Reseña de El año del ombligo, de Pablo Jauralde
El Cultural (El Mundo),
29 de enero de 2009
Por Túa Blesa
Concebir que la vida es, entre otras cosas, un intento permanente de entender el mundo, el vivir mismo, los afanes, la muerte, y, pese a los esfuerzos, una y otra vez la verdad, supuesto que la haya, continúa oculta. Esta certeza —y la aceptación— de que ni la sabiduría sabe, ni en definitiva tampoco compensa y da la felicidad, de raíz estoica, aparece y reaparece por los poemas de El año del ombligo, cuarto de los libros de poesía de Pablo Jauralde (Palencia, 1944), a quien se deben numerosos estudios sobre literatura, en particular, sobre la del Siglo de Oro. Quizá esta proximidad del profesor e investigador con la poesía de ese período hace que no sean pocos los sonetos que el libro contiene, a los que el aligeramiento de la rima —asonante en los pares— o su falta les da una musicalidad más próxima al lector contemporáneo que la estructura clásica. Pero Pablo Jauralde no se limita a esa forma textual, sino que, entre otros tipos, hay aquí poemas en dodecasílabos, verso muy poco usual, y bastantes otros en que los blancos se introducen en el poema dispersando la escritura por la página, muestras de modernidad y también de pericia en el decir poético.

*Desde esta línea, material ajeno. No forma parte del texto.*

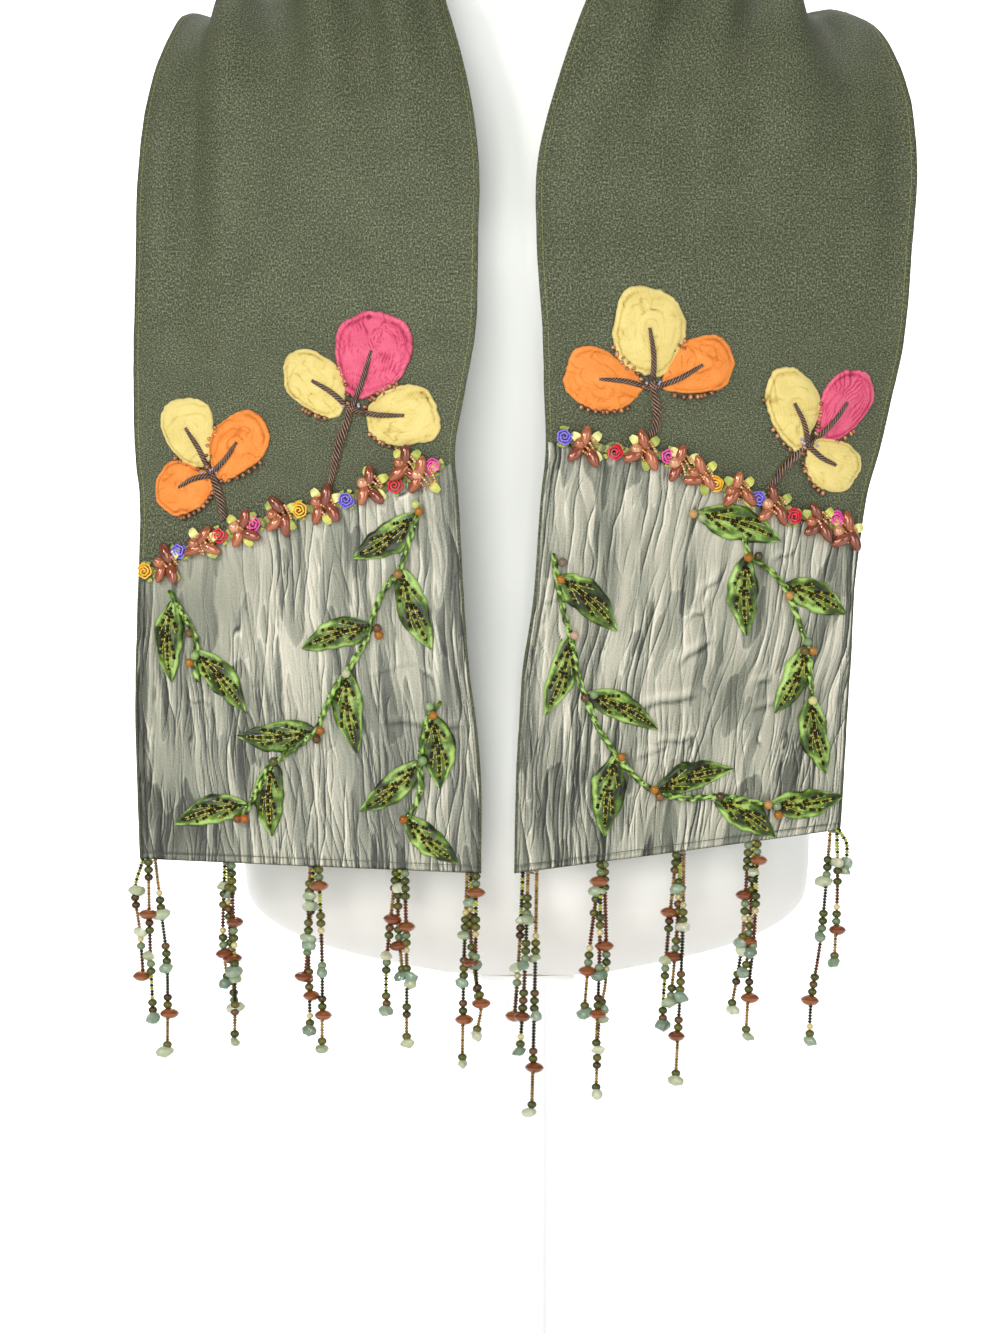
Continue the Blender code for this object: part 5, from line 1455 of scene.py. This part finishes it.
tassels = {  # x, height down from the hem of each strand, and how it is threaded
    "tassel_left_1": ("left", (
        (((-224, 1), (-229, -16), (-226, -40), (-224, -68)), "a"),
        (((-221, 1), (-220, -40), (-218, -93)), "b"),
        (((-217, 1), (-213, -32), (-210, -61), (-210, -113)), "c"),
    )),
    "tassel_left_2": ("left", (
        (((-176, -1), (-177, -43), (-174, -70)), "d"),
        (((-172, -1), (-170, -54), (-170, -106)), "e"),
        (((-174, -1), (-173, -40), (-170, -86)), "h"),
    )),
    "tassel_left_3": ("left", (
        (((-126, 2), (-127, -40), (-126, -98)), "g"),
        (((-121, 2), (-119, -54), (-119, -109)), "f"),
        (((-124, 2), (-126, -30), (-129, -66)), "a"),
    )),
    "tassel_left_4": ("left", (
        (((-76, -1), (-81, -48), (-82, -71), (-81, -86)), "b"),
        (((-71, -1), (-70, -57), (-70, -106)), "e"),
        (((-74, -1), (-75, -30), (-72, -66)), "d"),
    )),
    "tassel_left_5": ("left", (
        (((-35, -5), (-37, -58), (-38, -117)), "c"),
        (((-30, -5), (-30, -61), (-27, -80), (-31, -101)), "f"),
        (((-33, -5), (-33, -40), (-28, -82)), "h"),
    )),
    "tassel_right_1": ("right", (
        (((-3, -5), (-5, -47), (-8, -90)), "a"),
        (((0, -5), (-2, -62), (-5, -110)), "g"),
        (((5, -5), (4, -62), (2, -144)), "c"),
    )),
    "tassel_right_2": ("right", (
        (((42, -2), (36, -44), (32, -88)), "d"),
        (((42, -3), (41, -56), (39, -109)), "f"),
        (((44, -3), (45, -62), (41, -88), (39, -134)), "e"),
    )),
    "tassel_right_3": ("right", (
        (((86, 5), (81, -40), (78, -83), (79, -96)), "b"),
        (((90, 6), (89, -47), (85, -128)), "c"),
        (((88, 5), (86, -40), (82, -83)), "h"),
    )),
    "tassel_right_4": ("right", (
        (((128, 10), (124, -47), (117, -88)), "e"),
        (((133, 12), (131, -40), (128, -71), (126, -102)), "f"),
        (((131, 11), (129, -30), (126, -66)), "d"),
    )),
    "tassel_right_5": ("right", (
        (((176, 18), (171, -40), (165, -80), (164, -107)), "g"),
        (((180, 18), (180, -20), (178, -60)), "d"),
        (((181, 18), (186, 10), (184, -6)), "j"),
    )),
}
fringeLook = {"spread": (1.4, -1.6, 1.2), "slack": 1.6}      # mm between a tassel's strands, and in its lengths


def hangingWire(path, hem, spread, wave):
    # the thread of a strand, in metres, which hangs from the hem and takes its place in depth
    route = evenPath(path, 0.5)
    _, depth, foot = readAt(route[0, 0] * mm, hem[:, 0], hem)
    z = (route[:, 1] + scarf["hem"]) * mm
    run = np.linspace(0, 1, len(route))
    z = z + (foot + 0.3 * mm - z[0]) * (1 - run) ** 4
    y = depth + spread * mm * np.minimum(1, 6 * run) + 0.6 * mm * np.sin(7 * run + wave)
    return np.stack([route[:, 0] * mm, y, z], axis=1)


def fitString(string, wanted, chooser):
    # seed beads are added or left out until the string is as long as its thread, in mm
    string = list(string)
    natural = sum(beadKinds[letter][1] for letter in string)
    seeds = [n for n, letter in enumerate(string) if letter in seedLetters]
    while natural < wanted - fringeLook["slack"]:
        n = chooser.choice(seeds)
        string[n] += string[n][0]
        natural += beadKinds[string[n][0]][1]
    while natural > wanted + fringeLook["slack"] and len(seeds) > 2:
        n = seeds.pop(chooser.randrange(len(seeds)))
        natural -= beadKinds[string[n][0]][1] * len(string[n])
        string[n] = ""
    return "".join(string)


def threadBeads(wire, string, chooser):
    along = runAlong(wire)
    copies = []
    at = 0.0
    for letter in fitString(string, along[-1] / mm, chooser):
        shape, length, scale, colours, slotNumber = beadKinds[letter]
        middle = (at + length / 2) * mm
        at += length
        if middle > along[-1] + 3 * mm:
            break
        middle = min(middle, along[-1])
        spot = readAt(middle, along, wire)
        ahead = readAt(min(middle + 1.5 * mm, along[-1]), along, wire)
        behind = readAt(max(middle - 1.5 * mm, 0), along, wire)
        scale = np.array(scale, float)
        if shape == "chip":                     # chips and nuggets are drilled off their middles
            shape = f"chip{chooser.randrange(3)}"
            scale = scale * mm * chooser.uniform(0.85, 1.12)
            spot = spot + np.array([chooser.uniform(-1.4, 1.4), chooser.uniform(-1.0, 0.4), 0]) * mm
        if shape == "nugget":
            spot = spot + np.array([chooser.uniform(-1.2, 1.2), -0.4, 0]) * mm
        place = beadAlong(spot, behind - ahead, scale, chooser.uniform(0, 6))
        copies.append((shapes[shape], place, chooser.choice(colours), slotNumber))
    return copies


def makeTassel(name, number):
    side, strands = tassels[name]
    chooser = random.Random(8800 + number)
    copies = []
    hem = stripPoints[0 if side == "left" else -1]
    hem = hem[np.argsort(hem[:, 0])]
    for k, (path, threading) in enumerate(strands):
        string = threadings[threading].rstrip(seedLetters)       # a strand ends in a large bead or a chip
        copies += threadBeads(hangingWire(path, hem, fringeLook["spread"][k], number + k), string, chooser)
    middleX = np.mean([strand[0][0][0] for strand in strands])
    _, depth, foot = readAt(middleX * mm, hem[:, 0], hem)
    for n in range(4):                           # the stitches that hold the three strands to the hem
        wrap = placed(np.diag((1.8 + 0.2 * n, 5.0, 1.4)), (
            middleX * mm + chooser.uniform(-1.0, 1.0) * mm, depth - 0.2 * mm, foot - (0.3 + 0.35 * n) * mm))
        copies.append((shapes["stitch"], wrap, chooser.choice(("#55564a", "#6d6e5e")), threadSlot))
    finishPiece(strew(f"{name}_beads", copies), "fringe_beads", name)


for tasselNumber, tasselName in enumerate(tassels):
    makeTassel(tasselName, tasselNumber)
print("fringe is threaded")


# The torso form and its stand
def smoothCopy(node, name, material, levels=2):
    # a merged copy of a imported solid, in quads, rounded by subdivision
    source = bpy.data.objects[node]
    copy = placeObject(name, source.data.copy())
    copy.matrix_world = source.matrix_world.copy()
    selectOnly(copy)
    bpy.ops.object.mode_set(mode="EDIT")
    bpy.ops.mesh.select_all(action="SELECT")
    bpy.ops.mesh.remove_doubles(threshold=0.00001)
    bpy.ops.mesh.tris_convert_to_quads(face_threshold=math.radians(60), shape_threshold=math.radians(60))
    bpy.ops.object.mode_set(mode="OBJECT")
    applyModifier(copy, "SUBSURF", levels=levels, render_levels=levels)
    bpy.ops.object.shade_smooth()
    copy.data.materials.clear()
    copy.data.materials.append(material)
    return copy


def uprightCylinder(name, low, high, radius, vertices):
    deselectAll()
    bpy.ops.mesh.primitive_cylinder_add(vertices=vertices, radius=radius, depth=high[2] - low[2],
                                        location=(0, 0, (high[2] + low[2]) / 2))
    item = bpy.context.object
    item.name = item.data.name = name
    bpy.ops.object.transform_apply(location=True, rotation=True, scale=True)
    return item


standLook = {"baseEdge": 2.0, "poleRadius": 12.5, "flange": 4.0, "step": 2.4, "poleEdge": 0.8}


def makeStand():
    coat = powderCoat()
    low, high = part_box("stand_base")
    base = uprightCylinder("standBase", low, high, (high[0] - low[0]) / 2, 128)
    applyModifier(base, "BEVEL", width=standLook["baseEdge"] * mm, segments=4, limit_method="ANGLE")
    bpy.ops.object.shade_smooth_by_angle(angle=math.radians(35))
    low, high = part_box("stand_pole")
    wider = (high[0] - low[0]) / 2 / (standLook["poleRadius"] * mm)
    pole = uprightCylinder("standPole", low, high, standLook["poleRadius"] * mm, 64)
    bpy.ops.object.mode_set(mode="EDIT")
    for end, endZ in ((-1, low[2]), (1, high[2])):           # a flange at each end
        selectFaces(pole, lambda face: face.normal.z * end > 0.9)
        bpy.ops.transform.translate(value=(0, 0, -end * (standLook["flange"] + standLook["step"]) * mm))
        bpy.ops.mesh.extrude_region_move(TRANSFORM_OT_translate={"value": (0, 0, end * standLook["step"] * mm)})
        bpy.ops.transform.resize(value=(wider, wider, 1),
                                 center_override=(0, 0, endZ - end * standLook["flange"] * mm))
        bpy.ops.mesh.extrude_region_move(TRANSFORM_OT_translate={"value": (0, 0, end * standLook["flange"] * mm)})
    bpy.ops.object.mode_set(mode="OBJECT")
    applyModifier(pole, "BEVEL", width=standLook["poleEdge"] * mm, segments=3, limit_method="ANGLE")
    bpy.ops.object.shade_smooth_by_angle(angle=math.radians(35))
    for piece, node in ((base, "stand_base"), (pole, "stand_pole")):
        piece.data.materials.append(coat)
        finishPiece(piece, "stand_metal", node)
    finishPiece(smoothCopy("form_neck_cap", "neckCap", coat), "form_shell", "form_neck_cap")


finishPiece(smoothCopy("form_torso", "torsoForm", lacquerShell), "form_shell", "form_torso")
makeStand()
print("form and stand are in place")


# Studio: a pale sweep of paper, soft lights and the camera at the photo's place
studio = {"paper": "#fafbfa", "world": 0.36, "cameraX": -16.2, "cameraZ": 447.0, "clothY": -140.0,
          "distance": 2200.0, "frameHeight": 769.0}


def makeSweep():
    paper = newMaterial("seamlessPaper", {"Base Color": linear(studio["paper"]), "Roughness": 0.9})
    turn = np.linspace(0, math.pi / 2, 13)
    curve = [(-6.0, 0.0)] + [(3.6 + 1.6 * math.sin(a), 1.6 - 1.6 * math.cos(a)) for a in turn] + [(5.2, 5.5)]
    across = np.linspace(-6, 6, 3)
    points = np.array([[(x, y, z) for x in across] for y, z in curve])
    sweep = clothGrid("paperSweep", points, 0.002, -1.0)
    sweep.data.materials.append(paper)


def addLight(name, place, aim, size, power, colour):
    light = bpy.data.lights.new(name, "AREA")
    light.shape = "RECTANGLE"
    light.size, light.size_y = size
    light.energy = power
    light.color = colour
    lamp = placeObject(name, light)
    lamp.location = place
    lamp.rotation_euler = (Vector(aim) - Vector(place)).to_track_quat("-Z", "Y").to_euler()


makeSweep()
addLight("frontLight", (-0.5, -3.1, 1.0), (0.0, -0.1, 0.45), (1.8, 1.8), 54, (1.0, 0.99, 0.97))
addLight("keyLight", (-1.5, -1.7, 1.5), (0.0, -0.1, 0.45), (0.45, 0.45), 20, (1.0, 0.99, 0.96))
addLight("fillLight", (1.8, -1.6, 0.8), (0.0, -0.1, 0.45), (1.2, 1.4), 13, (0.97, 0.98, 1.0))
addLight("topLight", (0.0, 0.0, 2.3), (0.0, 0.1, 0.5), (1.4, 1.2), 5, (1.0, 1.0, 1.0))
addLight("paperLight", (0.0, 2.6, 3.2), (0.0, 4.9, 0.5), (4.0, 1.4), 190, (1.0, 1.0, 1.0))
addLight("floorLight", (0.0, 1.4, 2.8), (0.0, 2.2, 0.0), (2.4, 0.8), 40, (1.0, 1.0, 1.0))
world = bpy.data.worlds.new("studioWorld")
world.use_nodes = True
world.node_tree.nodes["Background"].inputs["Color"].default_value = linear("#f4f6f8")
world.node_tree.nodes["Background"].inputs["Strength"].default_value = studio["world"]
bpy.context.scene.world = world
bpy.context.scene.view_settings.view_transform = "Standard"

cameraData = bpy.data.cameras.new("photoCamera")
cameraData.sensor_width = 36
cameraData.lens = cameraData.sensor_width * studio["distance"] / studio["frameHeight"]
camera = placeObject("photoCamera", cameraData)
camera.location = (studio["cameraX"] * mm, (studio["clothY"] - studio["distance"]) * mm, studio["cameraZ"] * mm)
camera.rotation_euler = (math.pi / 2, 0, 0)
bpy.context.scene.camera = camera
print("studio is lit")
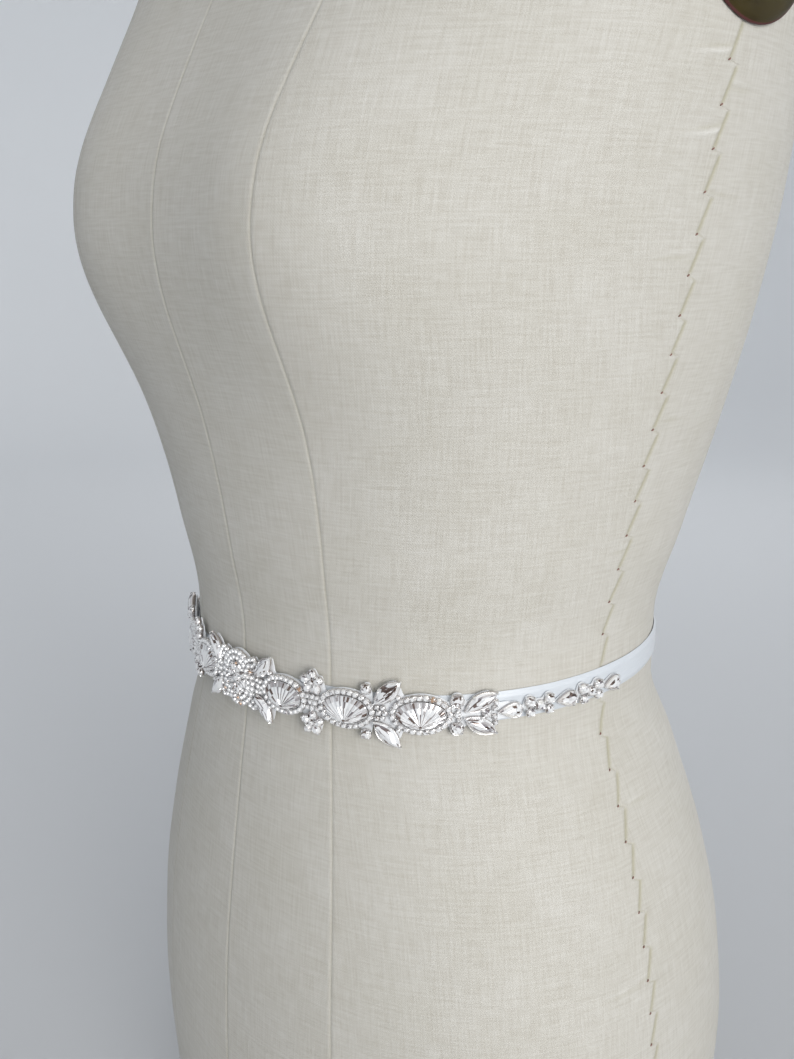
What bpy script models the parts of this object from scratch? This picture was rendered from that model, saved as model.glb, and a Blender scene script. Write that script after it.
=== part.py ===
"""Bridal sash: a narrow satin ribbon with a long rhinestone applique, worn round the waist of a limbless
dress form. Metres, +Z up. The form faces -Y, its left arm is at +X, and it stands on z = 0.

Everything on the sash is modelled flat, as (along, up, out): the distance along the ribbon from the centre
front, the height over the waist line, and the distance out from the form. worn() then bends it round the
waist, so pieces that lie on each other keep their gaps.
"""

import math

import bmesh
import bpy
from mathutils import Vector

# --- the dress form ---
WAIST_HEIGHT = 0.320  # from the floor to the waist line
WAIST_HALF_WIDTH = 0.1184
WAIST_HALF_DEPTH = 0.1057
WAIST_FULLNESS = 0.024
MIDDLE_SHIFT = -0.0031  # from the waist's middle to the middle of the whole form's depth, which is the origin
HEM_ROUNDING = 0.006  # radius at the bottom edge
TORSO_SEGMENTS = 44
# One row a level: height over the waist line, half width, depth to the front, depth to the back, and how much
# fuller than an ellipse the section is at its corners. Around the waist it stays the same for the ribbon.
TORSO_LEVELS = (
    # height, half_width, front, back, fullness
    (-0.320, 0.1470, 0.1140, 0.1340, 0.030),
    (-0.262, 0.1535, 0.1200, 0.1440, 0.032),
    (-0.200, 0.1580, 0.1230, 0.1490, 0.034),
    (-0.150, 0.1550, 0.1215, 0.1440, 0.034),
    (-0.100, 0.1455, 0.1165, 0.1330, 0.032),
    (-0.050, 0.1300, 0.1100, 0.1175, 0.028),
    (-0.014, WAIST_HALF_WIDTH, WAIST_HALF_DEPTH, WAIST_HALF_DEPTH, WAIST_FULLNESS),
    (0.014, WAIST_HALF_WIDTH, WAIST_HALF_DEPTH, WAIST_HALF_DEPTH, WAIST_FULLNESS),
    (0.060, 0.1275, 0.1120, 0.1190, 0.030),
    (0.110, 0.1390, 0.1180, 0.1340, 0.036),
    (0.160, 0.1500, 0.1210, 0.1450, 0.042),
    (0.210, 0.1590, 0.1190, 0.1505, 0.046),
    (0.260, 0.1670, 0.1090, 0.1480, 0.046),
    (0.310, 0.1730, 0.0930, 0.1370, 0.044),
    (0.350, 0.1730, 0.0780, 0.1180, 0.040),
    (0.374, 0.1490, 0.0690, 0.1030, 0.034),
    (0.392, 0.1110, 0.0630, 0.0880, 0.020),
    (0.408, 0.0780, 0.0590, 0.0740, 0.008),
    (0.425, 0.0640, 0.0560, 0.0660, 0.0),
    (0.470, 0.0590, 0.0530, 0.0600, 0.0),
)
TORSO_RINGS = 38
BUST_HEIGHT = 0.196
BUST_SPACING = 0.158
BUST_DEPTH = 0.031
BUST_REACH = 0.046  # how far the fullness spreads sideways
BUST_REACH_UP = 0.060
BUST_REACH_DOWN = 0.046
BUST_SIDE_FADE = 0.6  # the fullness fades out where the section's cosine is under this
BRIDGE_DEPTH = 0.009  # the cover spans the hollow between the two sides of the bust

# --- the arm plates, on flat ovals cut from the torso's sides ---
ARM_PLANE_X = 0.1600
ARM_PLANE_HEIGHT = 0.315  # over the waist line
ARM_PLANE_LEAN = math.radians(8)  # the top leans in
ARM_PLATE_HEIGHT = 0.112
ARM_PLATE_DEPTH = 0.084
ARM_PLATE_THICKNESS = 0.005
ARM_PLATE_BEVEL = 0.0015
ARM_PLATE_SIDES = 32
ARM_PLATE_CENTRE = (0.011, 0.004)  # back from the origin, and up from the cut's own centre

# --- the ribbon ---
CLEARANCE = 0.0003  # between pieces that touch
RIBBON_WIDTH = 0.0127
RIBBON_THICKNESS = 0.001
RIBBON_OUT = 0.0004  # from the form to the ribbon's inner face
RIBBON_LAP = 0.030  # the ends overlap this far at the centre back
LAP_RAMP = 0.030  # the upper end rises over this length
LAP_LEVEL = 0.005  # and is level this far before the lap
RIBBON_STATIONS = 120
FRONT_DIP = 0.0046  # the waist line falls this much at the front and rises as much at the back

RIBBON_FACE = RIBBON_OUT + RIBBON_THICKNESS

# --- how flat pieces are bent round the waist ---
WAIST_STEPS = 1440  # steps round the waist in the sum of its length
BEND_STEP = 0.005  # flat faces longer than this are cut across before they are bent
SNAP = 0.0002  # a cut this near a corner goes through the corner

# --- the applique ---
APPLIQUE_DROP = 0.0012  # its own middle line lies this far under the ribbon's
BACKING_THICKNESS = 0.001
BACKING_MARGIN = 0.0007
BACKING_HALF_HEIGHT = 0.0036  # where no stone asks for more
BACKING_STEP = 0.0025
BACKING_OUT = RIBBON_FACE + CLEARANCE
APPLIQUE_OUT = BACKING_OUT + BACKING_THICKNESS + CLEARANCE  # the plane that the settings stand on
ROUND_SIDES = 12
OUTLINE_POINTS = 40  # of the smooth outlines that the backing is cut from
SINK = 0.0004  # how far cups that are soldered together run into each other

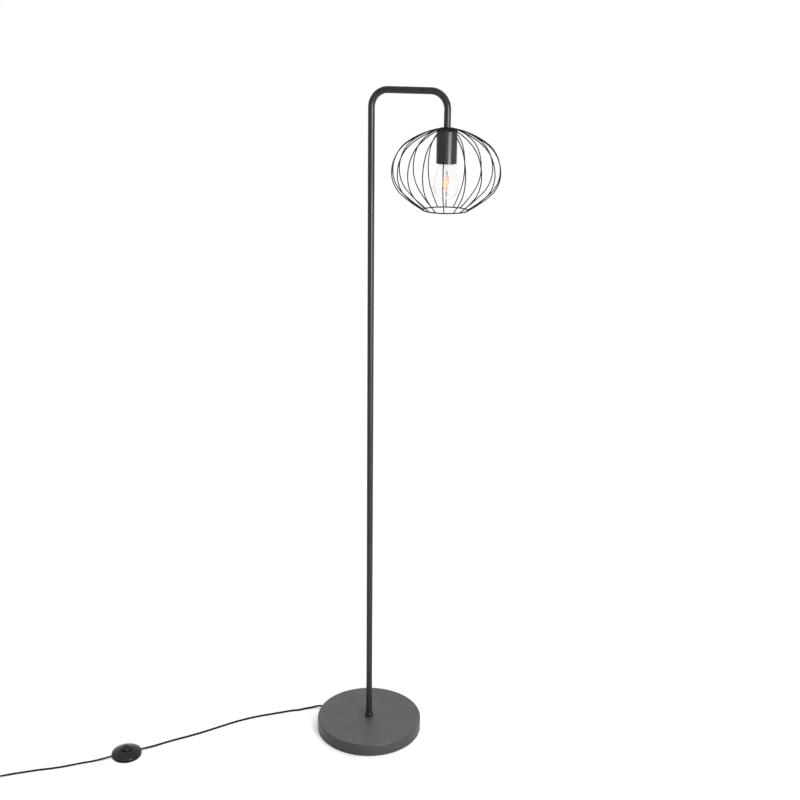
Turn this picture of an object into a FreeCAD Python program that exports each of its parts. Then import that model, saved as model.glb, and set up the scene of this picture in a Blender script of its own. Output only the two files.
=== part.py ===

Un decir, que mayoritariamente adopta un registro próximo al coloquial, lo que aproxima lo dicho a la confidencia y es tono apropiado porque mucho de lo que se cuenta pertenece a lo íntimo —que sea real o ficcional es otro asunto—, a lo cotidiano, desde el regar las plantas de casa al vituperio de la universidad, de las rebajas de El Corte Inglés a la expresión del peso de la edad y las limitaciones que va imponiendo o a la petición, con pie en dictum de Juan Ramón Jiménez, de desprenderse del lenguaje —“Inteligencia, quítame el nombre / de cada cosa”— para tener nada más que las cosas mismas y “vivir a ciegas”. Todo el libro se lee con interés, invitando a la reflexión, incitando a la sonrisa, ya la página ahonde en lo grave, ya vuele a lo ligero, ya aúne lo uno y lo otro. El correr del tiempo, que anuncia nuestra desaparición, no da en un discurso desesperado —incompatible con el estoicismo—, ni la aceptación de las miserias del vivir lleva a la rendición: “No. Todavía hay que decir que no”.